# [Written instruction]
Pick out the lines below that include the string "points".

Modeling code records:
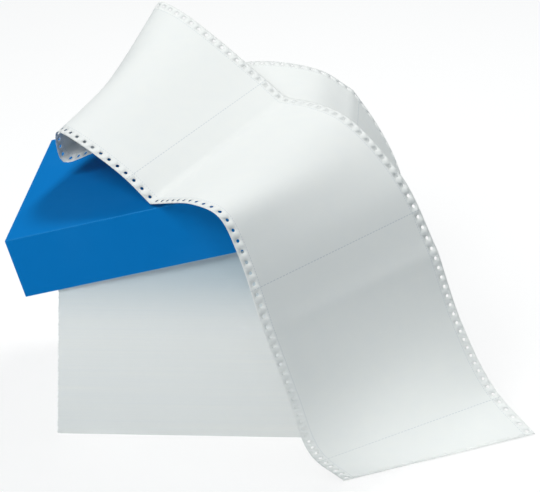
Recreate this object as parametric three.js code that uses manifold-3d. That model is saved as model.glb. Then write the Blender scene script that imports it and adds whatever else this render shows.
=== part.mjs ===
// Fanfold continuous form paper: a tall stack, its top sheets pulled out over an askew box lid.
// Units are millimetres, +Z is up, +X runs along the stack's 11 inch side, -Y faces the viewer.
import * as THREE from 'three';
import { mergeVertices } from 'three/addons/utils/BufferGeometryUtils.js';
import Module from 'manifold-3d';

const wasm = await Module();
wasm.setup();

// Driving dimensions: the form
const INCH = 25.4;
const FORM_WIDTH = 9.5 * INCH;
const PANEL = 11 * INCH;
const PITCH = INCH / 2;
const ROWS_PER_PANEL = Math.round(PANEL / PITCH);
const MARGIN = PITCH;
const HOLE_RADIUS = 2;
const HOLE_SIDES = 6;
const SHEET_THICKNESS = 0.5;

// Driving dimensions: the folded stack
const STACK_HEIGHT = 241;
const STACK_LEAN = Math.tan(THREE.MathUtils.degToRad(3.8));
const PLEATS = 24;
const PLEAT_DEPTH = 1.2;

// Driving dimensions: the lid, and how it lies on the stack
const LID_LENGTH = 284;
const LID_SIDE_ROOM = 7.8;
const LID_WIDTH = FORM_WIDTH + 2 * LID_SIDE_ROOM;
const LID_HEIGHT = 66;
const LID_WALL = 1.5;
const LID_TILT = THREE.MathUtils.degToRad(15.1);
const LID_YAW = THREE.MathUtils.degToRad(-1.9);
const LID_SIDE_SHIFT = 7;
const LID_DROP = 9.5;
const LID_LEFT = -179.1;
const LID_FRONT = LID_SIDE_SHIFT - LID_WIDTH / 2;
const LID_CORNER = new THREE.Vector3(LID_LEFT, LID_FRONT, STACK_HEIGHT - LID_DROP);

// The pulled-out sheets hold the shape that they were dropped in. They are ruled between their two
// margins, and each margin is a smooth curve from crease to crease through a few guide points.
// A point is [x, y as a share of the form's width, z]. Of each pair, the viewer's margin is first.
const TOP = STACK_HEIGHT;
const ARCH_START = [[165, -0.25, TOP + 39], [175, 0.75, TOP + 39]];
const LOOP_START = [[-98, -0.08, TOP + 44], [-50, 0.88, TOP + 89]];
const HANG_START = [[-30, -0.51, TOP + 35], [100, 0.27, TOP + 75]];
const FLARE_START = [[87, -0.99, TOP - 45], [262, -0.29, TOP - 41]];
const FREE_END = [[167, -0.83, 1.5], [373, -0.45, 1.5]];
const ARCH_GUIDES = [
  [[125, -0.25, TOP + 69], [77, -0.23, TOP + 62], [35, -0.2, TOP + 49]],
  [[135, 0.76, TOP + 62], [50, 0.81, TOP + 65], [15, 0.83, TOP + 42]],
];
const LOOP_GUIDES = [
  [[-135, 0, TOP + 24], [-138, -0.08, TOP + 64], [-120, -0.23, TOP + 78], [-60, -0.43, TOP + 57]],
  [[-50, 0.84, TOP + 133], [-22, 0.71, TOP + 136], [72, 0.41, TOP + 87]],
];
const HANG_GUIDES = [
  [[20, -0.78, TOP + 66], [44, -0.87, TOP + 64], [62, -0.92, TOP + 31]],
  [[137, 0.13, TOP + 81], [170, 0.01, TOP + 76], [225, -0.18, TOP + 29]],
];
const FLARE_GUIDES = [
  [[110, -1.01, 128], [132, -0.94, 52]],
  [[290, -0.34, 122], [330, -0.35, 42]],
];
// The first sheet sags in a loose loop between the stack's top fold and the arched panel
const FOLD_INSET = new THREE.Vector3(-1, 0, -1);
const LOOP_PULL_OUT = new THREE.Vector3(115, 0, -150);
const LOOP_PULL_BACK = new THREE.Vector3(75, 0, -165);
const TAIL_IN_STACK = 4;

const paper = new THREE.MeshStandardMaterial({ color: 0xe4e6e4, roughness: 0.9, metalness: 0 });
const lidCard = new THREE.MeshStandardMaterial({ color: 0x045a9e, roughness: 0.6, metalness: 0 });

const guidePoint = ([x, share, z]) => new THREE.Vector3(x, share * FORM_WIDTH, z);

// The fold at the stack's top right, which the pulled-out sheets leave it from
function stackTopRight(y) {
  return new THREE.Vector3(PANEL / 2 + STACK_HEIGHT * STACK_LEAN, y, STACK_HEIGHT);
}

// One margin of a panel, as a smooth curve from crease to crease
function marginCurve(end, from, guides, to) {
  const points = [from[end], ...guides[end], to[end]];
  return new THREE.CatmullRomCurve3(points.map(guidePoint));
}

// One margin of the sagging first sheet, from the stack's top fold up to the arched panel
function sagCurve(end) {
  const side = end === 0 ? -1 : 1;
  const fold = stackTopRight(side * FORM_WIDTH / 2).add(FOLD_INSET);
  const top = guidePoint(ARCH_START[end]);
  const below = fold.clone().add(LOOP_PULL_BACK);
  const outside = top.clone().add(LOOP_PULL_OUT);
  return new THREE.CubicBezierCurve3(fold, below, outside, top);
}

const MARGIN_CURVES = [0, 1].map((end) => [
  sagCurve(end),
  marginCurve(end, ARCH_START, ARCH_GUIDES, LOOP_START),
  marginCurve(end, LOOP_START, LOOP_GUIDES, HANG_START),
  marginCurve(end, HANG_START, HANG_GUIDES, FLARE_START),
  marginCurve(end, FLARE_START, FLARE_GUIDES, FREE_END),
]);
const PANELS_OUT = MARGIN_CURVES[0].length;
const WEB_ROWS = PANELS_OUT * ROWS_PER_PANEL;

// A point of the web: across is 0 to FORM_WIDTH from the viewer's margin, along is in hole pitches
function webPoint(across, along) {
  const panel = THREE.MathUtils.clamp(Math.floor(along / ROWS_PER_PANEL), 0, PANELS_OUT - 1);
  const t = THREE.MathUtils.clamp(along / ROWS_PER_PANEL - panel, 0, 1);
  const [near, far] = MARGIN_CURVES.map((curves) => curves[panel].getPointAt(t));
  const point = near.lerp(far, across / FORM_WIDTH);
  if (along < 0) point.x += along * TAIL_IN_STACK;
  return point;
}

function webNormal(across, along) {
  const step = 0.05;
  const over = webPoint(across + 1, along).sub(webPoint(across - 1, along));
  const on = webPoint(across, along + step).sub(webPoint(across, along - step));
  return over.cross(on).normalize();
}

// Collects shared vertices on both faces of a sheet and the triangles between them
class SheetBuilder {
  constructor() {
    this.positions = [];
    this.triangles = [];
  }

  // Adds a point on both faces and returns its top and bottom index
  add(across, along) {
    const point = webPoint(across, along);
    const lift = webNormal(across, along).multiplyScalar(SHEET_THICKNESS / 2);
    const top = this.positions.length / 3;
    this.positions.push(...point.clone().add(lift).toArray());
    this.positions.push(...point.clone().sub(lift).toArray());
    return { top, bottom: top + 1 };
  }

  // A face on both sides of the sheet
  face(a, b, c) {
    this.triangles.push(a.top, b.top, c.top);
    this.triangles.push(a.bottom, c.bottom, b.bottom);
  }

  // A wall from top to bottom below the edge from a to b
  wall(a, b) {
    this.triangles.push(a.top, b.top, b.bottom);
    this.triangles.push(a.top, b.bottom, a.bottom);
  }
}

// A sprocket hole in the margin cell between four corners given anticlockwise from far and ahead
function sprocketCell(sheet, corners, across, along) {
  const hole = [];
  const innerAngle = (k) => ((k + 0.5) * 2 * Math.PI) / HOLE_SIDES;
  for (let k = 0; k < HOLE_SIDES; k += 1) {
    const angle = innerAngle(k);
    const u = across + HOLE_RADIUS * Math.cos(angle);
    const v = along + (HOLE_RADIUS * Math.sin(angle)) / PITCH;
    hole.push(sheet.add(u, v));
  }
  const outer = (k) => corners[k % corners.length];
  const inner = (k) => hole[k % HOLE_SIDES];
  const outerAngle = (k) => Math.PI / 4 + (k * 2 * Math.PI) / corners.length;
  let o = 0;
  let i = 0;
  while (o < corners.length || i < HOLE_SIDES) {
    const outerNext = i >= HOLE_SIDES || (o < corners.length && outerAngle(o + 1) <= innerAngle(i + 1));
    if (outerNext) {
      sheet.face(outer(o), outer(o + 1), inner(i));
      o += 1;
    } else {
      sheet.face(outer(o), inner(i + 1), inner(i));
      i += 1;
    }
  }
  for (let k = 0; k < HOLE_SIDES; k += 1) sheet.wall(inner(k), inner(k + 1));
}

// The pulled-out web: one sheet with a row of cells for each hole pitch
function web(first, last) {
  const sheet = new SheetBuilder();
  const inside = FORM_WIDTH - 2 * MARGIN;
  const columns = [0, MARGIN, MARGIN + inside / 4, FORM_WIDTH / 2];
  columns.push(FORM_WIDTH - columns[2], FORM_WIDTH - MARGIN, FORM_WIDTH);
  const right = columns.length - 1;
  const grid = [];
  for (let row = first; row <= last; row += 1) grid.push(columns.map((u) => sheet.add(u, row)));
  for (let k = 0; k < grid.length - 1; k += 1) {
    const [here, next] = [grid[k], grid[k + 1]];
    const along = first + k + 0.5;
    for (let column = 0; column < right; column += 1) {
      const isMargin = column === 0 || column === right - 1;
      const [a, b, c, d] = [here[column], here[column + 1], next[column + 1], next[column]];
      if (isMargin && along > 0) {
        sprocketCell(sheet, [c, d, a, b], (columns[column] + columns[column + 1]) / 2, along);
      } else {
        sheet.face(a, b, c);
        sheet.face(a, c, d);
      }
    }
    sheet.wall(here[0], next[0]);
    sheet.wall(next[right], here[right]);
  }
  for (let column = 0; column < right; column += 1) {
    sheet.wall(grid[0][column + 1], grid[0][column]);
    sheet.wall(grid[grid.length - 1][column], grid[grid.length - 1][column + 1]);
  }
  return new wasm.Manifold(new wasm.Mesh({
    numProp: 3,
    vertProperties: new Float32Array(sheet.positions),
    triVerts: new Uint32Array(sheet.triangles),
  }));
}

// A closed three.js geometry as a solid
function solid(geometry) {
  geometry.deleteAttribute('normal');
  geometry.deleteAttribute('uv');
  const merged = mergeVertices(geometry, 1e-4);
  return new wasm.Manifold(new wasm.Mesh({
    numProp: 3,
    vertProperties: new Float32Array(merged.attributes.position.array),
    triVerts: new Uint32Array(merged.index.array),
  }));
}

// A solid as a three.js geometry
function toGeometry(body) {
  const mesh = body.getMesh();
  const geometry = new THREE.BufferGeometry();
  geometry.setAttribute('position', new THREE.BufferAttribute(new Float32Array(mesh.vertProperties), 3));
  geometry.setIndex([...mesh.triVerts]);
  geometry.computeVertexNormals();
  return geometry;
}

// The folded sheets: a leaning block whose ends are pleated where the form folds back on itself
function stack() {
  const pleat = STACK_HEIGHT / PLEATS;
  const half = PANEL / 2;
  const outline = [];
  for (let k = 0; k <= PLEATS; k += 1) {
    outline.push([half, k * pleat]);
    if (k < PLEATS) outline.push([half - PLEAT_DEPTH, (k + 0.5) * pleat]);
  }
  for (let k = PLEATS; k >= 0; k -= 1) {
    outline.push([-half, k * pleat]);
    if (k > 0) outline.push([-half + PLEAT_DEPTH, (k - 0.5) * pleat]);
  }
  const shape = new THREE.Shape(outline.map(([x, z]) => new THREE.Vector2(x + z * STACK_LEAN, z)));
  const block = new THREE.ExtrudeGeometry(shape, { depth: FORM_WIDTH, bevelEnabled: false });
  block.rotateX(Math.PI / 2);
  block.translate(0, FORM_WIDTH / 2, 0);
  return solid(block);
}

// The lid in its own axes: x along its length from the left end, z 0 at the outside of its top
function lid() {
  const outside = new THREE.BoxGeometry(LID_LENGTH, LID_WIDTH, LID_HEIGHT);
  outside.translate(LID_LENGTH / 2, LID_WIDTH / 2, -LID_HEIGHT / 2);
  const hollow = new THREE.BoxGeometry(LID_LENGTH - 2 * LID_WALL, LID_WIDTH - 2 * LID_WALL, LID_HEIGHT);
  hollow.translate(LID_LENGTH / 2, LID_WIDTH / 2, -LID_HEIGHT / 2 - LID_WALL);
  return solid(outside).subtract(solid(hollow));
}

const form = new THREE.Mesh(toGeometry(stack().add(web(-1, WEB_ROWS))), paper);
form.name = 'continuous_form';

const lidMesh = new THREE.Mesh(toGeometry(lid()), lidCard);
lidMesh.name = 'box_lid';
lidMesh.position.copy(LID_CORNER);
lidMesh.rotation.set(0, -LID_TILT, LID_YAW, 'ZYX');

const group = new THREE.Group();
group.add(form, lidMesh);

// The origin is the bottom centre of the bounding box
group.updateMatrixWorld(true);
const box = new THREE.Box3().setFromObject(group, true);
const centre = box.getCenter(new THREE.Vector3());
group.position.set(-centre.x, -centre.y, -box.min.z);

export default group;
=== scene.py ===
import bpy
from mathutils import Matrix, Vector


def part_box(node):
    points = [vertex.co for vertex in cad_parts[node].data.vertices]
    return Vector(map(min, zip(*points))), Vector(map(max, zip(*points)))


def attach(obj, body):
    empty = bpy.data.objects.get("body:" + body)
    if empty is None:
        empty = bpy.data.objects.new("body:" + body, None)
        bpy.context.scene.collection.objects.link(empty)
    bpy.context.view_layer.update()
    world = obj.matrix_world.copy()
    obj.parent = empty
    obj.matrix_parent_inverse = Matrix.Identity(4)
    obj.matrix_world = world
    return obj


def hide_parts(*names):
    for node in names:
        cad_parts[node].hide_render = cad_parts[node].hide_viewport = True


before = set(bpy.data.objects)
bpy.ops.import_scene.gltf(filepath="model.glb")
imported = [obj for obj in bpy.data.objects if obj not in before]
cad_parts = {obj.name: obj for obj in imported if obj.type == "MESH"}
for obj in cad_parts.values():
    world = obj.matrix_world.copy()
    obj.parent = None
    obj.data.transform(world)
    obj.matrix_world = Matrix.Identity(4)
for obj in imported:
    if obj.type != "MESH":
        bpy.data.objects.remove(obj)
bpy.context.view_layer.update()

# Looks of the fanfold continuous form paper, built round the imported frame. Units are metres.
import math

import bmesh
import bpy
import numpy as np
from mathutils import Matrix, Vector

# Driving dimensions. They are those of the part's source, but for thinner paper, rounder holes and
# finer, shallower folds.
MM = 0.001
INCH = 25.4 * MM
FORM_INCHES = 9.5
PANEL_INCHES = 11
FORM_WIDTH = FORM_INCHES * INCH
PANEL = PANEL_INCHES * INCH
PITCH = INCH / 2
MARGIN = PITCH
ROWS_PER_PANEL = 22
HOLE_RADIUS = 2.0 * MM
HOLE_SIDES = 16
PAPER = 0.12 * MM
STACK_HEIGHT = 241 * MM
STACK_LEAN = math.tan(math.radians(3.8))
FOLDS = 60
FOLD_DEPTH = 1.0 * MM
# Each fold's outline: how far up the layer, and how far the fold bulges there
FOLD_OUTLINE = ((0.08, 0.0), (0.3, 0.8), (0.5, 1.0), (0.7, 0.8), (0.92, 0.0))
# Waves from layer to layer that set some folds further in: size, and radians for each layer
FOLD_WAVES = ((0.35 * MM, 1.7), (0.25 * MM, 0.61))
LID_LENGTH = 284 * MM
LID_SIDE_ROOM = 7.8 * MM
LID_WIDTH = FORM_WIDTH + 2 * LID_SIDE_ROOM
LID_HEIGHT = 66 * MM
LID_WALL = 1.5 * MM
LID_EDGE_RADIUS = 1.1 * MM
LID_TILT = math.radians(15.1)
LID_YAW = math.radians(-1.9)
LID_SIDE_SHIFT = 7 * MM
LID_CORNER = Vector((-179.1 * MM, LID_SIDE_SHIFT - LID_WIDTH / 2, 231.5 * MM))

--

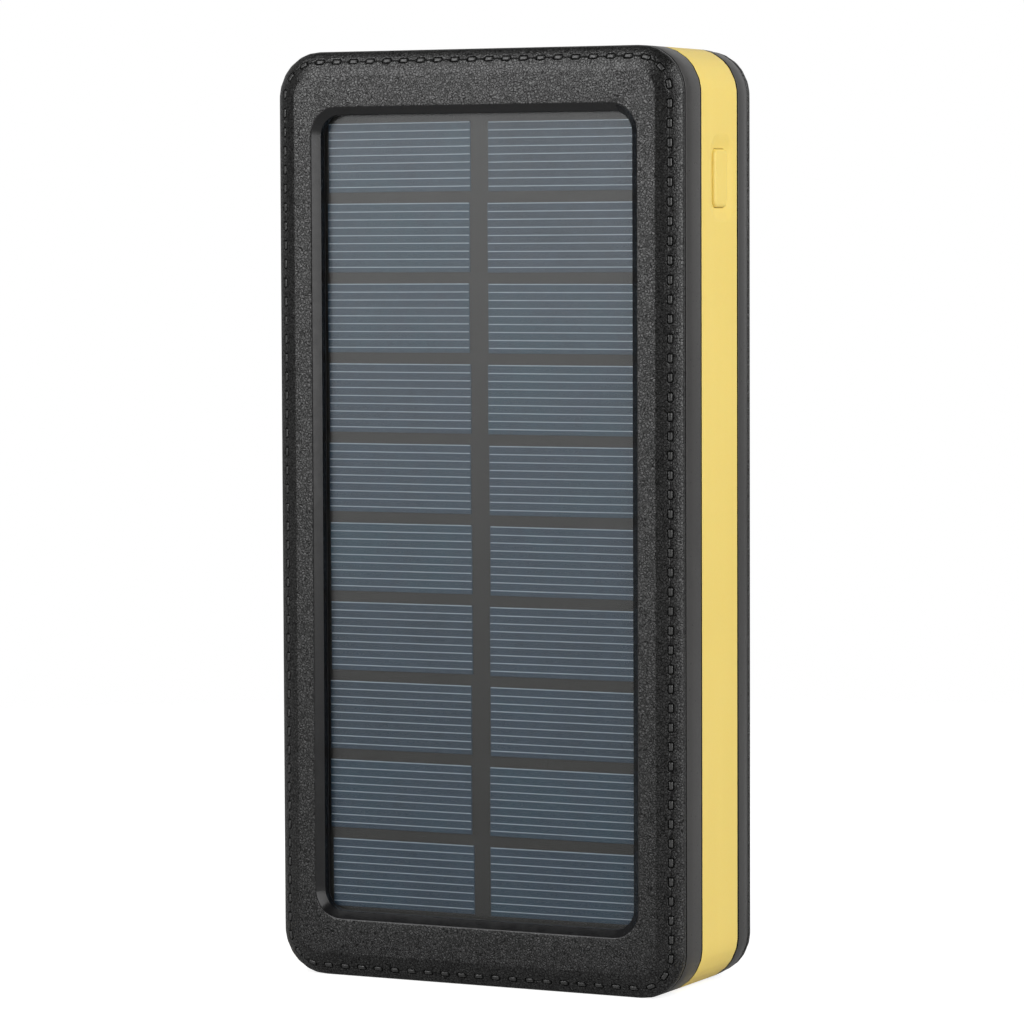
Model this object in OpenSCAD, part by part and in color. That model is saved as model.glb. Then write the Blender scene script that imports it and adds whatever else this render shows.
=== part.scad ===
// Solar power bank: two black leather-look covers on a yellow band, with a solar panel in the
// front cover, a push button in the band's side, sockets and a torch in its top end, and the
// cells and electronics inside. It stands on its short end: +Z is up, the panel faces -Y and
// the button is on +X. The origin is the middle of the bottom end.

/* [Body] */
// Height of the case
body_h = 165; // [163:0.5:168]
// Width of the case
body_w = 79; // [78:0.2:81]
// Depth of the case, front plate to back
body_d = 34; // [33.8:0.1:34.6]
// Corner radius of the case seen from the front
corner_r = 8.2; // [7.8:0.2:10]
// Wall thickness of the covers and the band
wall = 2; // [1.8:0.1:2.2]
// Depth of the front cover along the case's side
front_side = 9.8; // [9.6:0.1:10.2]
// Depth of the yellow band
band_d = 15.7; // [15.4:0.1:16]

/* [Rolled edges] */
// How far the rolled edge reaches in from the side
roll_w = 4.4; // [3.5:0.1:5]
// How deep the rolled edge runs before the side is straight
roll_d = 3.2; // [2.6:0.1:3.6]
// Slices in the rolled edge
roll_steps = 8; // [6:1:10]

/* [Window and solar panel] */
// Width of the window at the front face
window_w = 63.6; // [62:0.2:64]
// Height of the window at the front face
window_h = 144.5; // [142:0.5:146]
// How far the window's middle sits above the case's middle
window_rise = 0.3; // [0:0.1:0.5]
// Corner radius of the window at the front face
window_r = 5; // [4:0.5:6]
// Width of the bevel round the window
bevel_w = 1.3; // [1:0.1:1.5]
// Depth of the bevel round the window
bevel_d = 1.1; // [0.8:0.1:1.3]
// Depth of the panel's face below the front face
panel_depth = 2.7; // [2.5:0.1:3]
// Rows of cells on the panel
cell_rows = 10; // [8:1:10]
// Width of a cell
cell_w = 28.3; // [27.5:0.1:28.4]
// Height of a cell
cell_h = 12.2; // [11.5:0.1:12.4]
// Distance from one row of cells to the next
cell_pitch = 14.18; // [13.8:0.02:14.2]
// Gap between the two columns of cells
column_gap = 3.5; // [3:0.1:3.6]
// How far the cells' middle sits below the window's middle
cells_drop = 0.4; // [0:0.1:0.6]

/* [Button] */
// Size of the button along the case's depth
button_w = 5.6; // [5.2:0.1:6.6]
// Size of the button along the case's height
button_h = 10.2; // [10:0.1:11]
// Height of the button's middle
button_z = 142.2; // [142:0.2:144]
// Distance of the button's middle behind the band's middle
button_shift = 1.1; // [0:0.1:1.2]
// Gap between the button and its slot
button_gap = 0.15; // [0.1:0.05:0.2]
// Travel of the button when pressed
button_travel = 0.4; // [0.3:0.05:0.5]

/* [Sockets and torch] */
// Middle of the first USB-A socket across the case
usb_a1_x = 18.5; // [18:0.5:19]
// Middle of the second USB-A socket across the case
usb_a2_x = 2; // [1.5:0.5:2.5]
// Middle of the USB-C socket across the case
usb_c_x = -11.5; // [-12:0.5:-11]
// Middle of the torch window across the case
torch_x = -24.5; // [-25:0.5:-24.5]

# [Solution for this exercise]
// margins, and each margin is a smooth curve from crease to crease through a few guide points.
  const points = [from[end], ...guides[end], to[end]];
  return new THREE.CatmullRomCurve3(points.map(guidePoint));
    points = [vertex.co for vertex in cad_parts[node].data.vertices]
    return Vector(map(min, zip(*points))), Vector(map(max, zip(*points)))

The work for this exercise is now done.